If you’ve been keeping up with us for a while, you’ll know a bit about our sleep expert James Wilson and his approach to improving people’s sleep. The Sleep Geek, as he is often known as, focuses on helping individuals to better understand their sleep type, and working on things they can implement in everyday life to help with their personal sleep needs. Something James often talks about is sleep types. Think of it like a line - a continuum if you like - with early types at one end (who are sometimes called larks) and late types at the other end (often known as owls). We all sit somewhere on this line. We are all different and actually most of us sit in the middle with a bit of a preference one way or the other. But something that we have noticed in society is that night owls (or late sleepers) are shamed for choosing to sleep later. Read on to explore why we think this needs to STOP!
Understanding our sleep type is crucial to improving our sleep. Better sleep starts with an awareness of what we’re like as sleepers - and our sleep type gives us a huge insight into this. If we are someone who works better in the evening, and prefers to go to sleep at midnight as opposed to 9pm, that helps us to understand when we need to get up in order to be productive. Alternatively, knowing that we work better first thing in the morning will help us to realise that we probably need an early night most of the time, meaning we are more of a lark. This vital piece of information has helped thousands of people sleep better under the work of The Sleep Geek. So why is it considered so ‘bad’ to be a late sleeper?
Where has this idea come from?
There is a toxic (in our opinion) idea in society that those who wake up later and go to sleep later are lazy, less productive and even less healthy. Society has created this idea that there is a ‘normal’ time to sleep, and that late sleepers do not align with the rhythm of modern society. It seems this idea has resulted in making late sleepers feel bad about their sleep habits, as opposed to seeing an alternative perspective or at least offering some helpful advice.
The internet is flooded with articles, research and blogs talking about the benefits of waking up early, and a lot of it feeds into hustle or grind culture. This culture is all about working as hard and long as you possibly can, not really taking into account how this can impact our wellbeing. So if you have read anything about how getting up early is the key to being successful, and you’re not someone who functions well in the earlier part of the morning, we imagine this has made you feel rather ashamed of your sleeping habits. And that’s where the concept of sleep shaming comes in.
The impact this has on night owls
If we look through the lens of James’ approach to sleep - this could really impact how late sleepers view their sleep. It will make them feel like, in order to be successful in society, they need to be early risers or ‘morning people’. And for those people who sit on the night owl end of the continuum, this can be really damaging to their sleep and therefore their overall wellbeing.

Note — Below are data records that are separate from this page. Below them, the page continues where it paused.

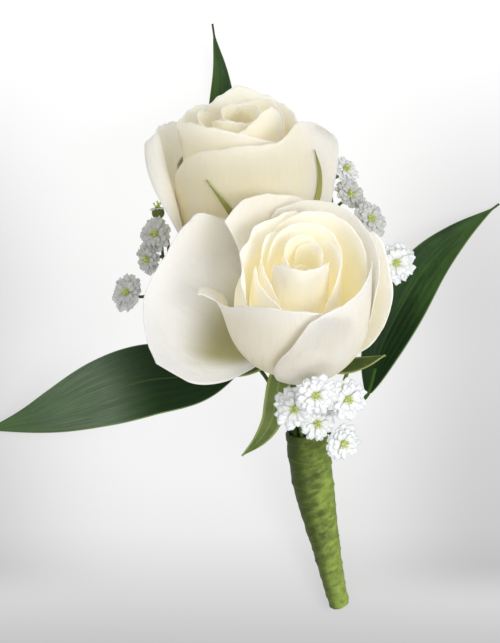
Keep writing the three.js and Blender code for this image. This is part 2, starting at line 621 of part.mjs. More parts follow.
addRose('front_rose', FRONT_HEAD, FRONT_PETALS, (frame) => calyx(frame, [
  freeSepal({ turn: 85, spine: [[2, -1.6], [7, -2.2], [12, -1], [16, 2], [19.2, 5.6]], width: 2.6 }),
  hangingSepal(frame, { line: [[9.9, -9.9, 24.6], [8.3, -12.8, 25.2], [7.5, -17, 23.4],
    [6.6, -21.4, 20.2], [4.2, -25.4, 17], [0.6, -28.8, 14.6]], halfWidth: 2.3, fold: 0.3 }),
  freeSepal({ turn: 150, spine: [[2, -1.6], [7, -2.2], [11, -0.8], [14.5, 2.4]], width: 2.4 }),
  freeSepal({ turn: 205, spine: [[2, -1.6], [7, -2], [11, -0.4], [14, 3]], width: 2.4 }),
  freeSepal({ turn: 280, spine: [[2, -1.6], [6, -4], [9, -6.5], [12, -8]], width: 2.4 }),
], [[10.1, -11.4, 22.6], [11.2, -16.5, 18.6], ...handlePlaces(IN_HANDLE.frontRose)],
FRONT_STEM_RADIUS));

addRose('back_rose', BACK_HEAD, BACK_PETALS, (frame) => calyx(frame, [
  layingSepal({ petal: BACK_PETALS[10],
    path: [[-0.05, 0.06], [-0.14, 0.35], [-0.24, 0.6], [-0.4, 0.8]], halfWidth: 1.3, rows: 8,
    extraLift: 0.12, footLift: 0.7 }),
  layingSepal({ petal: BACK_PETALS[10],
    path: [[0.2, 0.08], [0.44, 0.4], [0.52, 0.6], [0.56, 0.8]], halfWidth: 1.2, rows: 8,
    extraLift: 0.5 }),
  layingSepal({ petal: BACK_PETALS[12], path: [[0, 0.12], [0.05, 0.35], [0.05, 0.62]],
    halfWidth: 1.2, extraLift: 0.2, footLift: 3.4 }),
  layingSepal({ petal: BACK_PETALS[11], path: [[0.1, 0.12], [0.05, 0.35], [0, 0.62]],
    halfWidth: 1.2, extraLift: 0.2, footLift: 2.4 }),
  freeSepal({ turn: 235, spine: [[2, -1.8], [4, -3.2], [4.8, -7], [4.4, -11]], width: 2 }),
], [[3.9, 3.4, 8.4], [6.2, -6, 8.6], [9.6, -15.6, 10], ...handlePlaces(IN_HANDLE.backRose)],
BACK_STEM_RADIUS));

const LEAVES = {
  leaf_left: {
    blade: { line: [[0.6, -8.8, 14.2], [-3.8, -10.6, 15], [-9, -12.1, 15], [-18.8, -13.1, 13.5],
      [-28, -15.7, 10.5], [-38.3, -19.6, 6.5], [-45.5, -22, 3.2], [-55.7, -24.4, 0.3]],
    halfWidth: 7.6, fold: 0.16, roll: 6, wave: 0.3 },
    stalk: [[4.6, -8.6, 13.4], [8.4, -12.6, 13.6], [10.3, -17.2, 15.2],
      ...handlePlaces(IN_HANDLE.leafLeft)],
  },
  leaf_right: {
    blade: { line: [[26.9, -15.6, 13], [29.4, -7.2, 13.5], [33.2, 1.1, 12.5], [39, 10.4, 9.5],
      [45.8, 17.2, 5.8], [55.4, 24.2, 0.3]],
    halfWidth: 5.2, fold: 0.3, roll: -4, wave: 0.25 },
    stalk: [[24.6, -18, 13], [20.6, -19.6, 13.8], ...handlePlaces(IN_HANDLE.leafRight)],
  },
  leaf_top: {
    blade: { line: [[2.4, 6, 3.2], [0.4, 12.6, 1.4], [-1.4, 21, 0.24], [-2.6, 32, 0.24],
      [-3.5, 42, 0.9], [-4.1, 52.4, 3], [-5.2, 58.7, 4.6], [-5.7, 62.1, 5.6]],
    halfWidth: 4.7, fold: 0.04 },
    stalk: [[4.6, 0.6, 4.4], [8.6, -9.6, 6.6], [12, -18, 9.4], ...handlePlaces(IN_HANDLE.leafTop)],
  },
};

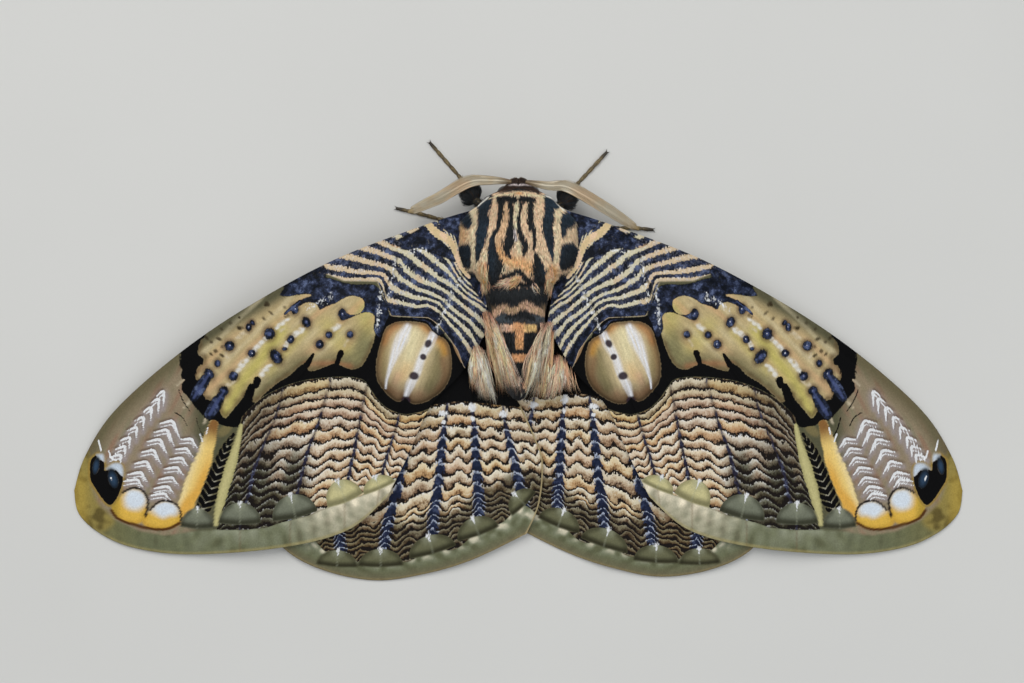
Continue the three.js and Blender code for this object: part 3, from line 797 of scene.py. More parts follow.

Sleep is the foundation of good wellbeing, so if we’re not sleeping in tune with our sleep type, it can be really detrimental to how we feel. Forcing ourselves to sleep in a way that isn’t right for us will not work in the long run. That’s why the pressure of grind culture can be very toxic for our wellbeing - it encourages us to put unrealistic expectations on ourselves, when really what we need is to delve into understanding our individual sleep needs and type.
Work and sleep
There has been a huge shift in society and the workplace around the typical ‘9-5’. People are challenging this ideal to work hours that suit their lifestyle - and we’re here for it! As long as we’re doing the work and meeting all our requirements from our workplaces, why wouldn’t we follow a structure that benefits our health and wellbeing? If anything, that’s what’s going to make us better workers in a multitude of ways!
What about mothers and carers? The 9-5 will not work for everyone, and this expectation causes a lot of damage to the people whose lives do not align with that specific routine. The kinds of people that inform these ideals and expectations are the people who that niche schedule works for.
Let’s think about the pandemic: that changed everything about the way that we work. Society has shifted a lot since then. Many of us are working remotely, which has likely adapted many of our working hours. Being a bit more flexible with our working hours will inevitably help us find a balance between getting the amount of sleep we need and functioning to our best ability at work.
So maybe there’s a silver lining (a really, really tiny one!), to what’s happened over the last few years, that people who do not fit in well with the 9-5 hustle culture do not have to anymore in order to be seen as productive or successful.
Final thoughts: As we mention a lot here at Beingwell, taking care of our wellbeing is all about finding an approach that works for us as individuals - not a prescriptive piece of advice to apply to everyone. And that idea is exactly the same when it comes to sleep. Sleep is an intimate and personal thing that we all experience differently, so finding what approach to sleep works for us is vital to improving it. In the same way that there’s no one-size-fits-all with working hours, there isn’t one for sleep or wellbeing. It takes a lot of work to figure out what’s right for us, but it’s all worth it to feel better equipped for the ups and downs of everyday life.